Evidentemente ancora entusiasta per il successo del recente summit tra Celac e Ue a Bruxelles, dove per la prima volta l’America Latina è uscita rafforzata da un confronto con il Vecchio continente, al suo ritorno in Brasile il Presidente Lula Da Silva ha dichiarato che “nell’arco dei 500 anni di storia del Continente, il miglior periodo vissuto dall’America Latina è stato quello che ha visto al potere, nei rispettivi Stati, i Kirchner, Chavez e Correa e che non bisogna offendersi se veniamo definiti comunisti ma esserne orgogliosi, perché lo meritiamo”.
In pratica, il Presidente brasiliano ha detto qualcosa che si sapeva chiaramente ma non era mai stato affermato in maniera così netta, anche perché bisogna considerare che la sua elezione è stata molto dubbia e contrastata nel risultato, con una vittoria sul filo di lana e, soprattutto, con una buona metà del Brasile che gli rema contro.
Dichiarazione alquanto strana, anche perché i Presidenti citati sono tutti accomunati (lui compreso) da una caratteristica: la corruzione che ha imperversato nei loro Paesi durante quelli che potremmo definire dei regimi, anche se eletti attraverso liberi suffragi. E difatti tutti gli Stati sono poi precipitati in crisi notevoli, Brasile incluso, visto che la sta vivendo.
Allo stesso tempo il Presidente del Brasile si trova a un passo (manca il voto del Senato) per mantenere fede a uno dei punti principali della sua campagna elettorale: la riforma fiscale. Il provvedimento prevede l’unione di cinque tributi principali in uno solo, ma, allo stesso tempo, di spostare la base imponibile dal luogo di produzione dei beni a quello di consumo per un periodo di 50 anni.
In parole povere questa manovra avrebbe come risultato l’innalzamento dei prezzi sui mercati e potrebbe portare a un’ulteriore innalzamento dell’inflazione, creando problemi pure alla produzione dei beni, visto che ne diminuirebbe il consumo: anche se si prevede un trattamento separato per beni inerenti la salute, i trasporti e l’istruzione. C’è pure, ovviamente, la parte “green” della questione con aliquote inferiore per i biocarburanti rispetto a quelli fossili.

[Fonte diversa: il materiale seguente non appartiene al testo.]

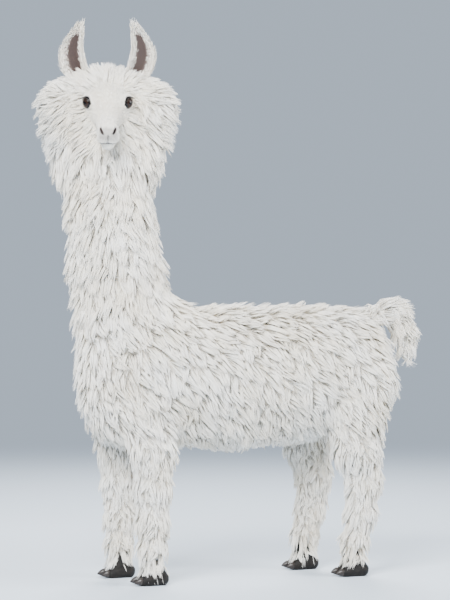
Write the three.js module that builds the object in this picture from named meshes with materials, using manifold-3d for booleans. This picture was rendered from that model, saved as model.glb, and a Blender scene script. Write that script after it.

C’è da dire che, seppur si debba ancora superare l’ostacolo del voto del Senato, questa riforma richiederà tempi lunghissimi per la sua approvazione e anche realizzazione, visto che si prevede che, se tutto va bene, i risultati si avranno non prima del 2033… ergo campa cavallo… I suoi effetti, però, cominciano già a vedersi: in questi giorni un’importante catena internazionale di ferramenta ha annunciato il suo ritiro dal mercato brasiliano, iniziando a realizzare promozioni sui suoi prodotti per ultimare gli stock di merce rimanente.
Fa discutere anche una decisione, in tutt’altro settore, presa dall’attuale Governo: quella di porre un controllo nei social network in modo di chiudere gli accounts che diffondono notizie false, ma soprattutto cancellare dagli stessi quelli di persone o gruppi che difendono apertamente l’ex Presidente Bolsonaro.

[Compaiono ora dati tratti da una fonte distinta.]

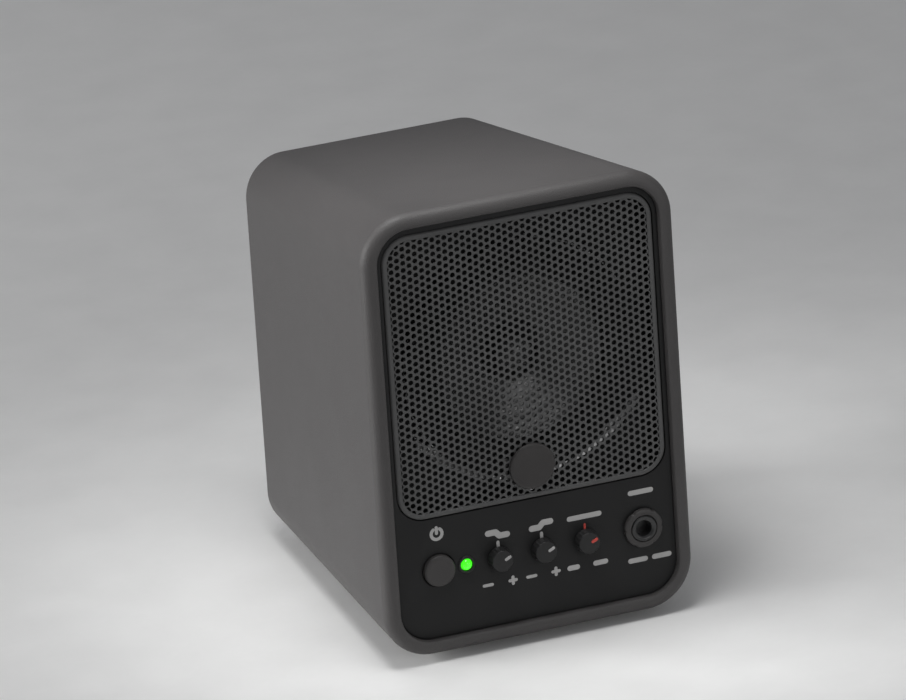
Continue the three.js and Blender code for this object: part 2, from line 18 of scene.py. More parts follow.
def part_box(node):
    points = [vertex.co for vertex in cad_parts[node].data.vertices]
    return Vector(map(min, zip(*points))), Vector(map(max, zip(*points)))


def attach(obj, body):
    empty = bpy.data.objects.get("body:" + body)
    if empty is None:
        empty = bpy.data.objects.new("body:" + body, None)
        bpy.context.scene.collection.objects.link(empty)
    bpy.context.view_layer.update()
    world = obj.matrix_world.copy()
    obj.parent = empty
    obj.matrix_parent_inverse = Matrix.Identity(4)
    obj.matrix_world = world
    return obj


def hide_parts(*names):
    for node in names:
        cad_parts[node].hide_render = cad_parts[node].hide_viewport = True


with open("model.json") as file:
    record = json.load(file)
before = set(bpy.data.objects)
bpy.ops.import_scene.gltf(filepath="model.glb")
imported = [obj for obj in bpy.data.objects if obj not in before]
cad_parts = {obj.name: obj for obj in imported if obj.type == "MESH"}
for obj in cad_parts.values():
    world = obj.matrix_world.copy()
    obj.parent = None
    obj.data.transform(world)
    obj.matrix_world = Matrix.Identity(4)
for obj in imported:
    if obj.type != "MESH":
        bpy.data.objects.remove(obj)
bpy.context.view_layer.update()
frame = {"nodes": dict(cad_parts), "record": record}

MM = 0.001
SHELL_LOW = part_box("cabinet_shell")[0]
FRONT_Y = SHELL_LOW.y
FLOOR_Z = SHELL_LOW.z

# The cabinet
WIDTH, HEIGHT, DEPTH = 131.0, 184.0, 160.0
REAR_WIDTH_SHARE, REAR_HEIGHT_SHARE = 0.83, 0.87
CORNER = 20.0
EDGE = 5.0
LIP = 6.5
WALL = 3.0

# The front
PANEL = 2.5  # depth of the baffle's face
BAFFLE_SKIN = 3.0
FLANGE = 6.3  # depth of the baffle's flange, behind the lip
POCKET_FLOOR = 9.8  # depth of the floor that the driver is fixed to
GAP = 0.3  # clearance round a fitted piece
GRILLE = {"half": 56.5, "low": 56.8, "high": 174.4, "radius": 11.0}
DRIVER_H = 114.0
CONE = 34.0  # radius of the cone's edge
BADGE_H, BADGE = 70.5, 9.4
OPENING = 40.6  # radius inside the driver's ring
CONTROL_H = 34.8
JACK_H = CONTROL_H + 0.5
BUTTON_X, LED_X, JACK_X = -41.3, -29.7, 45.0
KNOBS = {"low": -16.0, "high": 2.4, "volume": 20.7}
REAR_FACE = DEPTH + 2.1  # depth of the rear plate's outer face
LINE_JACK_X, LINE_JACK_H = 28.0, 60.0

random.seed(7)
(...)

Insomma, Lula sta, giorno dopo giorno e nonostante le critiche e i sondaggi diano la sua popolarità in forte calo pure nei settori della società che l’hanno appoggiato nella tornata elettorale, costruendo un tipo di Stato che altro non è che la copia esatta di quelli da lui elencati nella sua esaltazione del comunismo.

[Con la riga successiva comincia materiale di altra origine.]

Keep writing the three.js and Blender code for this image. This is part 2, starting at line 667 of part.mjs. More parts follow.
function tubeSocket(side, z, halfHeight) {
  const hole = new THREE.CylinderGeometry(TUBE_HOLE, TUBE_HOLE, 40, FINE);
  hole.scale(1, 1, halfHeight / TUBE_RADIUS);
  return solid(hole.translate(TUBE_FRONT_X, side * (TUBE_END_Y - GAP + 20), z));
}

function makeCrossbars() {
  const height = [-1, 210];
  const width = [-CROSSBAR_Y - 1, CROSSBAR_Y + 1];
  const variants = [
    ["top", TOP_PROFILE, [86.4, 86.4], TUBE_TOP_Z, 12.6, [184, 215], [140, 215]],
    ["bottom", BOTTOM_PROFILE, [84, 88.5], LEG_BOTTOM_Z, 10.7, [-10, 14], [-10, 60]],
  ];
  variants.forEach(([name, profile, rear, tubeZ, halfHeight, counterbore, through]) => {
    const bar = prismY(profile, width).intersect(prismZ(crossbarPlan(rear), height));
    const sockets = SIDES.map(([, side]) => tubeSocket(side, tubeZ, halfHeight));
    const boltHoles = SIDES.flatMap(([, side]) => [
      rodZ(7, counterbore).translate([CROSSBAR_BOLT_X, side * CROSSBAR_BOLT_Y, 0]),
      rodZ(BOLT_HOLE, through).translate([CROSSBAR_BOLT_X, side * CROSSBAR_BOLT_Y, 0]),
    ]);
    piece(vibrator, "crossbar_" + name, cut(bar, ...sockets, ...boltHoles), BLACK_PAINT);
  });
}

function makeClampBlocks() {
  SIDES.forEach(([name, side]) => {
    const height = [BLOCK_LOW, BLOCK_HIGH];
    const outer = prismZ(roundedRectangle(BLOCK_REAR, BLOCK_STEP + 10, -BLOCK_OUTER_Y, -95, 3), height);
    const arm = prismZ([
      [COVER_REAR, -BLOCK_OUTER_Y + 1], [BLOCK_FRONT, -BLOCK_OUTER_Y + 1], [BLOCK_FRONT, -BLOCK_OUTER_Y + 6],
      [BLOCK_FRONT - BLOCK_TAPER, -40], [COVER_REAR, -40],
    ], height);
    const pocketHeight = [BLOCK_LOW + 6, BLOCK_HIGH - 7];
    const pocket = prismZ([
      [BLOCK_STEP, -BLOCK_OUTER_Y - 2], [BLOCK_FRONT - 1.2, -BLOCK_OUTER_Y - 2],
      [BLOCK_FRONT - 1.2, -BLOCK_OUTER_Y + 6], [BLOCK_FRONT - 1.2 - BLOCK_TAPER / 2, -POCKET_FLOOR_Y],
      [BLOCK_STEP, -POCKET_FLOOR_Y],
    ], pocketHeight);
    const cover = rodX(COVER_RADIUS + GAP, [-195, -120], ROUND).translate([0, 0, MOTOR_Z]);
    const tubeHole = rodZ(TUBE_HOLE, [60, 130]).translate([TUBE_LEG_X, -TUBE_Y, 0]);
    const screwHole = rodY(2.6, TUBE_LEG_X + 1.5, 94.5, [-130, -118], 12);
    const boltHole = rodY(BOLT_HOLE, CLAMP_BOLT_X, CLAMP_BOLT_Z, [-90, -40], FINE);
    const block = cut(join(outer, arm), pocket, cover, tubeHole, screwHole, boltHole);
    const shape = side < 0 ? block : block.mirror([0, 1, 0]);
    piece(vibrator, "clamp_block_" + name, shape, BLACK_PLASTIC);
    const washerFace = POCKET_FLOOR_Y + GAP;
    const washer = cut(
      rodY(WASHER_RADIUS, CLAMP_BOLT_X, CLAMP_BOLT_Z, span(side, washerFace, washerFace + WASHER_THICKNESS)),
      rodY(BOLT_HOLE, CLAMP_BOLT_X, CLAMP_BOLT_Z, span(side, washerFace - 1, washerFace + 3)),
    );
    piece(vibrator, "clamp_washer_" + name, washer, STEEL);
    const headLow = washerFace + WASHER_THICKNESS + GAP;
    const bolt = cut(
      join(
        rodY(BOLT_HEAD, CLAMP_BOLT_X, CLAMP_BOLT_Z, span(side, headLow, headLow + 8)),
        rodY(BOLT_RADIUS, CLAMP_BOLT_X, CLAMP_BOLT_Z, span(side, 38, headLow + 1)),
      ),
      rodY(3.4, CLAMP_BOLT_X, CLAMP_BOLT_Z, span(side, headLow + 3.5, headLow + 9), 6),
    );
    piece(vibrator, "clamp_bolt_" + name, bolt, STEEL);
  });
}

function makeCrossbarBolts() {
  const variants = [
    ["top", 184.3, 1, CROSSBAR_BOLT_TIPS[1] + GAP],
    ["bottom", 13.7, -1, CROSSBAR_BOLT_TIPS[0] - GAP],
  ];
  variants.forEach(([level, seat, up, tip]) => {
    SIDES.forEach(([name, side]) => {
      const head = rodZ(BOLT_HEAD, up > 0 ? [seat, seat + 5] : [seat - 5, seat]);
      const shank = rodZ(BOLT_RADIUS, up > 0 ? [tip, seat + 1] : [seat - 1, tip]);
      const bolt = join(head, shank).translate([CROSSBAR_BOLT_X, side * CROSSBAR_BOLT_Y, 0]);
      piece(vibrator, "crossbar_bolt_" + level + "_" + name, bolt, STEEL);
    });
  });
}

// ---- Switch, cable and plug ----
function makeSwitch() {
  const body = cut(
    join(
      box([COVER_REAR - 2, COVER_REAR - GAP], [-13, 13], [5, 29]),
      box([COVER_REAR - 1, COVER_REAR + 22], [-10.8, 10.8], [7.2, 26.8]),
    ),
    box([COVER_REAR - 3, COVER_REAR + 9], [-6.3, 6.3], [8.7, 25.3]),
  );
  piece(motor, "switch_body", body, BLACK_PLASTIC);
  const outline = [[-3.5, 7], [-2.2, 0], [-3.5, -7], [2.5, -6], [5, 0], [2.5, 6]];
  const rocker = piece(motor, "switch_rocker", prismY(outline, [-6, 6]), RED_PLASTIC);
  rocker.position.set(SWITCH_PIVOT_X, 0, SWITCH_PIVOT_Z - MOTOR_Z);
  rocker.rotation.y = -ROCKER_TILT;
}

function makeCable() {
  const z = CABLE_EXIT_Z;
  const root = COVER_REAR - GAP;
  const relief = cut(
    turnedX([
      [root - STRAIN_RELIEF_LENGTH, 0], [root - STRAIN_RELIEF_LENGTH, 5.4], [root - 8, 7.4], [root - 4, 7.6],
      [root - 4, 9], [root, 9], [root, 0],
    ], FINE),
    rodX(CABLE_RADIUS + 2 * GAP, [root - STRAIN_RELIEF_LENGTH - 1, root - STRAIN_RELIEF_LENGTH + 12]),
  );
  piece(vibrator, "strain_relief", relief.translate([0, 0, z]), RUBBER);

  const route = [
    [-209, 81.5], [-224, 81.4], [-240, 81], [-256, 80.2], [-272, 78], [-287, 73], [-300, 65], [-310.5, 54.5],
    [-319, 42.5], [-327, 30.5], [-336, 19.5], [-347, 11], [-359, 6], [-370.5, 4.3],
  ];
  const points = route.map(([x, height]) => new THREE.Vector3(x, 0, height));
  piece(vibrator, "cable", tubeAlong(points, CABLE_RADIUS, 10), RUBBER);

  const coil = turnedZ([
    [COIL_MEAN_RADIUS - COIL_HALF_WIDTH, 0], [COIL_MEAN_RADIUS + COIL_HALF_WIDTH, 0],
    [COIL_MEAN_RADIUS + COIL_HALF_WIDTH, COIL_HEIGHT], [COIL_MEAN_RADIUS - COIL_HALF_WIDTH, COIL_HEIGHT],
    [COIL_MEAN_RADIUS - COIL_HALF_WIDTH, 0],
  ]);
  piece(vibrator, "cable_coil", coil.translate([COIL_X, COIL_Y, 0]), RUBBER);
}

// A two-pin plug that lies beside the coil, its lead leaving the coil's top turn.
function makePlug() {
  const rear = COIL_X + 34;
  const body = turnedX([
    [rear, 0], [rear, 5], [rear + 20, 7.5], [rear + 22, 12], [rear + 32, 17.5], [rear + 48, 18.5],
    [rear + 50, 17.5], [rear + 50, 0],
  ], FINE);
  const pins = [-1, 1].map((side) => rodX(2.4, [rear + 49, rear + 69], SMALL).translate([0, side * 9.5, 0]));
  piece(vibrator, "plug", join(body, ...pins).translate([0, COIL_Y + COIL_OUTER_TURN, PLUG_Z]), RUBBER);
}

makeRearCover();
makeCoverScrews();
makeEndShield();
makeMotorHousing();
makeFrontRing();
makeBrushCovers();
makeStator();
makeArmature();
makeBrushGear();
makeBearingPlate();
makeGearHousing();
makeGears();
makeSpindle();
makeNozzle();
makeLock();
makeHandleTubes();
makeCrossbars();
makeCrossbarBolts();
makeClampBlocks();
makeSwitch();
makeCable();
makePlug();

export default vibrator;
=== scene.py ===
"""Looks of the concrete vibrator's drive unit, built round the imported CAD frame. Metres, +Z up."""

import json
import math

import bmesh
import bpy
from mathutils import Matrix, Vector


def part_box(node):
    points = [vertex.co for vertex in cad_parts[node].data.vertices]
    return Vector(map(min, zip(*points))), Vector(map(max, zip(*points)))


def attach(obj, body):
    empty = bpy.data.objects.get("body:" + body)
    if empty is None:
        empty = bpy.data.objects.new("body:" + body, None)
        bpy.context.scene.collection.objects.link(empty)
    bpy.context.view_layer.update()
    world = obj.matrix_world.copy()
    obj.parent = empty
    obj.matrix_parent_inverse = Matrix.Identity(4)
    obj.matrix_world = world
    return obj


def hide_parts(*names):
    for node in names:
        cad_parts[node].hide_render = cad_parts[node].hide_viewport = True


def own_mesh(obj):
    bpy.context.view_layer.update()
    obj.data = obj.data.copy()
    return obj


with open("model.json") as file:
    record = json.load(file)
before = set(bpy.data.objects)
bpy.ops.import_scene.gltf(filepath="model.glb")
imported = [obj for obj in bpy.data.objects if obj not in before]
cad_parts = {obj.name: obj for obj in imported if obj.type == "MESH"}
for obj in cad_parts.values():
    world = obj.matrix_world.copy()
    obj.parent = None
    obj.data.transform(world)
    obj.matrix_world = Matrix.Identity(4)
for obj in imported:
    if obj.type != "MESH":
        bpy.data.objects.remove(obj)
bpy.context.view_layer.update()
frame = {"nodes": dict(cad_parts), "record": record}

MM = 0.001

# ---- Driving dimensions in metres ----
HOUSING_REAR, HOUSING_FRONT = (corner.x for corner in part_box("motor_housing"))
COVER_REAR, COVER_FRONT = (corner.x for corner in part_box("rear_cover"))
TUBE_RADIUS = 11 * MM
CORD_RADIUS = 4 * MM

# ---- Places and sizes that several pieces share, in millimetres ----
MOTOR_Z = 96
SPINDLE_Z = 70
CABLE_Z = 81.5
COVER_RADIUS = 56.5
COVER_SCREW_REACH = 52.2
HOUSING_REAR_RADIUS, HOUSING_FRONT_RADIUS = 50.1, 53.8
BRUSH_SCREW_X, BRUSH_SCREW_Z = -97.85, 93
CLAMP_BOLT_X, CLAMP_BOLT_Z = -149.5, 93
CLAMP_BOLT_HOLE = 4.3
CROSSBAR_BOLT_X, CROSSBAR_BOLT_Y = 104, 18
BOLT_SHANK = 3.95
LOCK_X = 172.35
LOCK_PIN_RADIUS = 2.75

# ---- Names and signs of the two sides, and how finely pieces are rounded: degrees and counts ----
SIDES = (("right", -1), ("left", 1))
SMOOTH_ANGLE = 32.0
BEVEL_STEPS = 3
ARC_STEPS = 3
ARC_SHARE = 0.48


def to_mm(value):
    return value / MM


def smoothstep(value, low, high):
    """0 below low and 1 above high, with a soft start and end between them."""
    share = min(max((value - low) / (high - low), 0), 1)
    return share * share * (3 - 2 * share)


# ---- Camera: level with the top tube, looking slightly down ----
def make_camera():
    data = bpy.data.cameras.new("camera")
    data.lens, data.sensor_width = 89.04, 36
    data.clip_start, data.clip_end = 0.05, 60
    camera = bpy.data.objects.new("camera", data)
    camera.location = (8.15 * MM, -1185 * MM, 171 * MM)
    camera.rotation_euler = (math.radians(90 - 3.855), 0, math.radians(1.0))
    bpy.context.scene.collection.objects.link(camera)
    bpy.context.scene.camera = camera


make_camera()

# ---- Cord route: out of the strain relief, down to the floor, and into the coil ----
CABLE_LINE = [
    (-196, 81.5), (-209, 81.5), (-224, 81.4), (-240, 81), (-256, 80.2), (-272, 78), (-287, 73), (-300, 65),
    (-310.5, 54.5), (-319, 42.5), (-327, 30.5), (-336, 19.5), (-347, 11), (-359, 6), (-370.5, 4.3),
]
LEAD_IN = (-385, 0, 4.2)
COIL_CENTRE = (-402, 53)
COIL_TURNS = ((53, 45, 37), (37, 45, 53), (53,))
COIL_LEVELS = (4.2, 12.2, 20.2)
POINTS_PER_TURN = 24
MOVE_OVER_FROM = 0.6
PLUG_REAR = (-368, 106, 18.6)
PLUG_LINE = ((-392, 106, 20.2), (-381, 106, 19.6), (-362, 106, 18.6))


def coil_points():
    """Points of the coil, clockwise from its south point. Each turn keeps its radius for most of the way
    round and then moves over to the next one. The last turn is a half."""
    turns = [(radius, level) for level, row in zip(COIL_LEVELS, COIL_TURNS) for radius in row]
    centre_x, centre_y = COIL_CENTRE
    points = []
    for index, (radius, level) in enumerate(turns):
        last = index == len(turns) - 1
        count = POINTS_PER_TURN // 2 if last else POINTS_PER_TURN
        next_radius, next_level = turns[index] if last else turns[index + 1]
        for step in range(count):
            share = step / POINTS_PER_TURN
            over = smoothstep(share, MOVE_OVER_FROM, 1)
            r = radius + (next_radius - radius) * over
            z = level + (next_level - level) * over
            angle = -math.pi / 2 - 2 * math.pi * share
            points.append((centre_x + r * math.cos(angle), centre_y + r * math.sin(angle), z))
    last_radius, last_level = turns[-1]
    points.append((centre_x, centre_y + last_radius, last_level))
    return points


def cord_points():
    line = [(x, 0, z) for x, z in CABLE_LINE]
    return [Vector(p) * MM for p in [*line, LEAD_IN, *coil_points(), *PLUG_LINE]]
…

Di certo, lo ripetiamo, dopo l’incontro con la Ue, dove pure i Presidenti latinoamericani aderenti al Foro di San Paolo (che riunisce i Governi populisti del Continente), si sono incontrati con i loro pari europei radical-chic per celebrare la vittoria, in molti iniziano a pensare come ormai, visto anche il potere economico che sia Cina che Russia hanno ogni giorno di più in quell’area del mondo, ci si stia preparando a un cambio molto profondo che prevede, tra l’altro, la fine della democrazia in molti Paesi e la loro entrata i regimi totalitari: anche se, bisogna dirlo (e il Brasile è un esempio), le resistenze interne a questa realizzazione sono notevoli visto che, con l’eccezione del Venezuela e del Nicaragua, la maggioranza del populismo non è affatto solida. E i Paesi di quest’area soffrono tutti, indistintamente, di crisi importanti.